Anti-black sentiments are rife in Saudi Arabia, where police raids on foreigners’ homes are frequent, Fatou Sall says.

Ndiaye, who travelled to Morocco with papers in the hope of finding a job at a call centre, recounts a terrible tale of racism.

“I witnessed many stabbing and beating incidents by Moroccans on blacks and I became very scared to go out. The Arabs provoke black people and beat them up, steal their phones in broad daylight, and sometimes stab them. Life is very hard in North Africa, especially if you don’t have papers,” the law student explains.

“It’s also heartbreaking to see pregnant women embarking on such a dangerous adventure and suffering there. In the end, I thought returning home was the best option. Women, especially mothers, should stay home with their children.”

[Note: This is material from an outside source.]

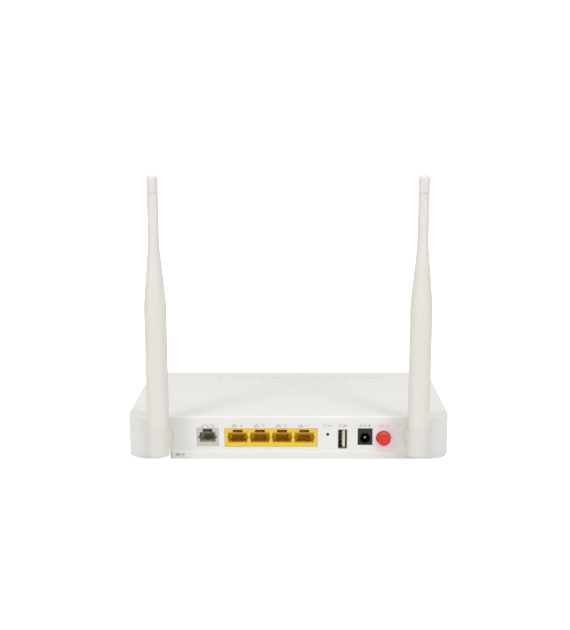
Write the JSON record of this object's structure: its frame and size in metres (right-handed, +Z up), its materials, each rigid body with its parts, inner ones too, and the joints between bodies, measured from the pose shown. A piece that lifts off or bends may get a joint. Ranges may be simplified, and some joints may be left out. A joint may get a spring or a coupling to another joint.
{
  "type": "optical network terminal",
  "caption": "Flat white optical network terminal with sockets and a push button in its rear wall and two round swivelling antennas.",
  "frame": {"origin": "on the surface that the feet stand on, under the middle of the whole object", "axes": "+Z up, +X right as seen from the socket side, +Y from the socket side to the indicator side; the sockets face -Y"},
  "size_m": [0.2032, 0.1578, 0.1789],
  "materials": {
    "casing": "fine satin white",
    "antenna": "satin warm white",
    "rubber": "matte grey",
    "steel": "plated",
    "label": "matt film",
    "yellow_plastic": "satin yellow",
    "grey_plastic": "satin warm grey",
    "gold_plate": "gold plated wire",
    "pale_plastic": "satin ivory",
    "black_plastic": "satin black",
    "red_plastic": "glossy red",
    "green_plastic": "satin green",
    "ceramic": "polished white ceramic",
    "aluminium": "satin",
    "board": "green solder mask",
    "chip": "matt moulded",
    "capacitor": "shrink sleeve",
    "clear_plastic": "clear light guide",
    "brass": "drawn",
    "cable": "matt black jacket"
  },
  "bodies": {
    "casing": {"bottom_casing": "casing", "top_cover": "casing", "fibre_bay": "casing", "foot_1": "rubber", "foot_2": "rubber", "foot_3": "rubber", "foot_4": "rubber", "screw_1": "steel", "screw_2": "steel", "screw_3": "steel", "screw_4": "steel", "rating_label": "label", "lan_jack_block": "yellow_plastic", "phone_jack": "grey_plastic", "lan_contacts_1": "gold_plate", "lan_contacts_2": "gold_plate", "lan_contacts_3": "gold_plate", "lan_contacts_4": "gold_plate", "phone_contacts": "gold_plate", "usb_shell": "steel", "usb_tongue": "pale_plastic", "dc_jack_body": "black_plastic", "dc_jack_pin": "steel", "power_switch_body": "black_plastic", "reset_switch_body": "black_plastic", "fibre_adapter": "green_plastic", "fibre_ferrule_sleeve": "ceramic", "optical_transceiver": "aluminium", "fibre_pigtail": "yellow_plastic", "main_board": "board", "processor": "chip", "heat_sink": "aluminium", "wifi_shield": "steel", "memory_chip": "chip", "phone_line_chip": "chip", "lan_transformer_1": "chip", "lan_transformer_2": "chip", "power_inductor": "chip", "capacitor_1": "capacitor", "capacitor_2": "capacitor", "capacitor_3": "capacitor", "light_bar": "clear_plastic", "antenna_left_lead": "cable", "antenna_right_lead": "cable"},
    "antenna_left": {"antenna_left_base": "antenna", "antenna_left_retainer": "steel", "antenna_left_sleeve": "antenna", "antenna_left_tip": "antenna", "antenna_left_radiator": "brass", "antenna_left_coax": "cable"},
    "antenna_right": {"antenna_right_base": "antenna", "antenna_right_retainer": "steel", "antenna_right_sleeve": "antenna", "antenna_right_tip": "antenna", "antenna_right_radiator": "brass", "antenna_right_coax": "cable"},
    "power_key": {"power_button": "red_plastic"},
    "reset_key": {"reset_plunger": "grey_plastic"}
  },
  "joints": [
    {"name": "antenna_left_swivel", "type": "hinge", "parent": "casing", "child": "antenna_left", "pos_m": [-0.0806, -0.0601, 0.0171], "axis": [0, 1, 0], "range_deg": [-90, 25]},
    {"name": "antenna_right_swivel", "type": "hinge", "parent": "casing", "child": "antenna_right", "pos_m": [0.0806, -0.0601, 0.0171], "axis": [0, 1, 0], "range_deg": [-25, 90]},
    {"name": "power_button_push", "type": "slide", "parent": "casing", "child": "power_key", "axis": [0, 1, 0], "range_m": [0, 0.0025], "stiffness_N_per_m": 600},
    {"name": "reset_push", "type": "slide", "parent": "casing", "child": "reset_key", "axis": [0, 1, 0], "range_m": [0, 0.0003], "stiffness_N_per_m": 3000}
  ]
}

Fatou Guet, another returnee from Mauritania, who attempted to reach Spain on a makeshift boat, pleaded against travelling irregularly to Europe.

“Our trip lasted 10 days and we failed somewhere in the Mauritanian waters, where some people drowned and I got very sick and also nearly died. It is not good at all,” she tells IPS emotionally.

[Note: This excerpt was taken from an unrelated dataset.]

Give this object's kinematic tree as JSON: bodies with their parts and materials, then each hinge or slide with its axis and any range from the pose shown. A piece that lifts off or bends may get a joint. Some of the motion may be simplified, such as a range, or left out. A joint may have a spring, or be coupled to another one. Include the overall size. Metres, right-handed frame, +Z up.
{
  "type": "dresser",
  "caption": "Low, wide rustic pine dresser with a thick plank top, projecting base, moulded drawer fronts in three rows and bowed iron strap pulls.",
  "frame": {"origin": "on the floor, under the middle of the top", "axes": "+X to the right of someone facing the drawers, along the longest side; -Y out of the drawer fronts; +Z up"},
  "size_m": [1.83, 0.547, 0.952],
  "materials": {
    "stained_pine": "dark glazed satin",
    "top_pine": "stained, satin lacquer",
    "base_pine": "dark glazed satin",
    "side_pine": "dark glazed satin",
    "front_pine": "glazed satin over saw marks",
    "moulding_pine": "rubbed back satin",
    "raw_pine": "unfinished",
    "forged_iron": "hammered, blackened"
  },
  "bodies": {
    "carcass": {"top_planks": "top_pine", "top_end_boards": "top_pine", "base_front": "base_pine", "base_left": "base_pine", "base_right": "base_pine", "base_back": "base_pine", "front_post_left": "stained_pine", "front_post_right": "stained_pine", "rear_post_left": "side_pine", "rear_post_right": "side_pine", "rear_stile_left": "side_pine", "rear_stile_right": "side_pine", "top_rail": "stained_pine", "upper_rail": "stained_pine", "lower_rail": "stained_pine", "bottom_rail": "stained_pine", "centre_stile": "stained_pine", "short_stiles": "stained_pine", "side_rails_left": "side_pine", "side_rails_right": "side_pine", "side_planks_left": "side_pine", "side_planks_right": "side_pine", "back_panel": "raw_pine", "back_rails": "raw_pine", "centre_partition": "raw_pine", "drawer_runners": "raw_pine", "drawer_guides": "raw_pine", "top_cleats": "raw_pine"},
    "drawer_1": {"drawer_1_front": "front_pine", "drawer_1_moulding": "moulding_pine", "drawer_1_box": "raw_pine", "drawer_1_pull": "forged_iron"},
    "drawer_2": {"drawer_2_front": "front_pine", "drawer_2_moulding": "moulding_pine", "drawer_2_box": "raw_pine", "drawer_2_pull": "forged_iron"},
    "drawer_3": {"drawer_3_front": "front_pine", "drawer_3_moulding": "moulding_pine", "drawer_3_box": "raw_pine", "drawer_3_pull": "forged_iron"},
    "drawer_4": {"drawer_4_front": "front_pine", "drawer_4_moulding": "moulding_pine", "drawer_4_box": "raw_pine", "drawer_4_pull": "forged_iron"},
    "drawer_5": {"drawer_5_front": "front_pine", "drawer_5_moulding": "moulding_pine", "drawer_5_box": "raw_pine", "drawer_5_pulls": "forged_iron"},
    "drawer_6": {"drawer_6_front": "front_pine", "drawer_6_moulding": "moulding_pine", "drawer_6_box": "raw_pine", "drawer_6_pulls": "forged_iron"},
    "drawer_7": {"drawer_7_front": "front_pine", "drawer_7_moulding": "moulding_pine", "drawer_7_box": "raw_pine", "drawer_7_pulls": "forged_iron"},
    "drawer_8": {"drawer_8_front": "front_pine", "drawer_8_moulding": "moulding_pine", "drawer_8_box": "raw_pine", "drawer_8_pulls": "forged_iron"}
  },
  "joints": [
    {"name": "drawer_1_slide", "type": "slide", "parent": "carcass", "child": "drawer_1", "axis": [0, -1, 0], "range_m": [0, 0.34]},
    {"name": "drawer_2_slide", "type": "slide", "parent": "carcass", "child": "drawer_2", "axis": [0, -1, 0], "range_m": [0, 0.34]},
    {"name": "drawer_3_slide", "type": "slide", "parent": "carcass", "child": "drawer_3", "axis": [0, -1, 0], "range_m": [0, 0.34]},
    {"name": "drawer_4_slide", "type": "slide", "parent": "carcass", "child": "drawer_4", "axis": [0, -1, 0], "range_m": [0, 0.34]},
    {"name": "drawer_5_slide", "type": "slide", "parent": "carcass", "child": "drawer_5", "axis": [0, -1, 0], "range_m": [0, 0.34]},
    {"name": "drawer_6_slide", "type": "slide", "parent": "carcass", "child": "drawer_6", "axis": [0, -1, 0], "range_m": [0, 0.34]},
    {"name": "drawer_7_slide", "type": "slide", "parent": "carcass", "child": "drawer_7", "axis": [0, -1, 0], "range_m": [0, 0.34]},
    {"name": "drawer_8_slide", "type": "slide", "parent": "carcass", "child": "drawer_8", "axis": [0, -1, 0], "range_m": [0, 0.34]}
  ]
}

He never thought the journey would be so tough …

Iwu thought that the journey across the desert would be easy. Many like him are deceived into believing that the irregular migration journey is easy. Listen and share his story. What are your thoughts?

Posted by Migrants as Messengers on Tuesday, June 12, 2018

The campaign’s performance

But the experiences of these women and others who have attempted irregular migration have not gone unnoticed.

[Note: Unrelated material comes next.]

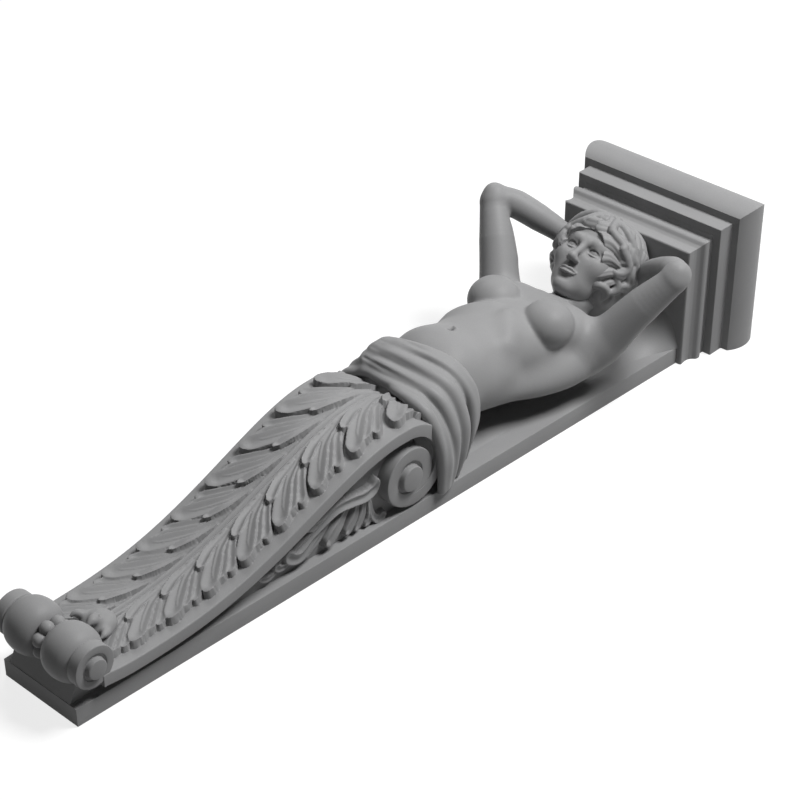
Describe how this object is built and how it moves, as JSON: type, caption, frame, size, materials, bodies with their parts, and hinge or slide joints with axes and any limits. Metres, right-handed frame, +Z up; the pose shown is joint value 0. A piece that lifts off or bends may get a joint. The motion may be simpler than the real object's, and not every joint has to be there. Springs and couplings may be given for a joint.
{
  "type": "caryatid corbel",
  "caption": "Tall tapering stone corbel for a wall: scrolled leafy console, draped female half figure with arms raised behind the head, and a moulded capital.",
  "frame": {"origin": "middle of the flat back face that lies against the wall", "axes": "+Z up towards the bearing face, +Y into the wall, front towards -Y, +X to the right seen from the front"},
  "size_m": [0.362, 0.232, 1.2172],
  "materials": {
    "stone": "fine grey stone, rubbed smooth, soft sheen"
  },
  "bodies": {
    "root": {"corbel": "stone"}
  },
  "joints": []
}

To date the IOM has close to 23,000 followers on their MaM Facebook page, 90 percent of whom are from Nigeria, Guinea-Conakry and Senegal.

College student Aminata Fall (23), who has been following the MaM campaign on Facebook, describes it as “genius”.

“It’s an emotionally charged campaign where some shocking stories are being told by brave and courageous people. You must be a mad person to travel [irregularly] to North Africa after watching these videos. Ha, surely it’s hell on earth out there,” Fall tells IPS.

IOM digital officer Marshall Patzana explains to IPS that they post new videos daily to “flood the online space with first-hand testimonies of the journey so as to counter the narrative that the smugglers are peddling online.”

“Our videos are usually between 30 seconds to a minute in length and as of last week the videos on the page have been viewed for a total of 30,590 minutes. Our content has reached over 550,000 people online since we started the Facebook page in June,” he says.

Patzana says the Facebook page creates a hub for returnees to interact amongst each other and to share best practices on how to reach out to their communities and advocate for regular migration.

Content produced by returnee migrants is also uploaded here and creates an online library of testimonies for anyone who wants to learn more about the journey.

“There is [also] a closed group where returnees from the different countries share their own personal stories and provide each other with peer support,” Patzana explains.

The IOM plans to extend the project into 2019 and to expand to three or four additional West African countries.

While they plan to reach more people, the women who are currently sharing their stories with others have hopes and plans for the future too.

Fatou Sall hopes that her association, which is based in Rufisque, will get more funding and kick off with activities soon.

Ndiaye thinks that her life would not have progressed as it has if she had not returned home. The master’s degree student will qualify soon. “Five years down the line, here I am, I’m about to finish my master’s in law. Next year I’ll be done, something that would have been impossible if I was in Morocco waiting for a job.”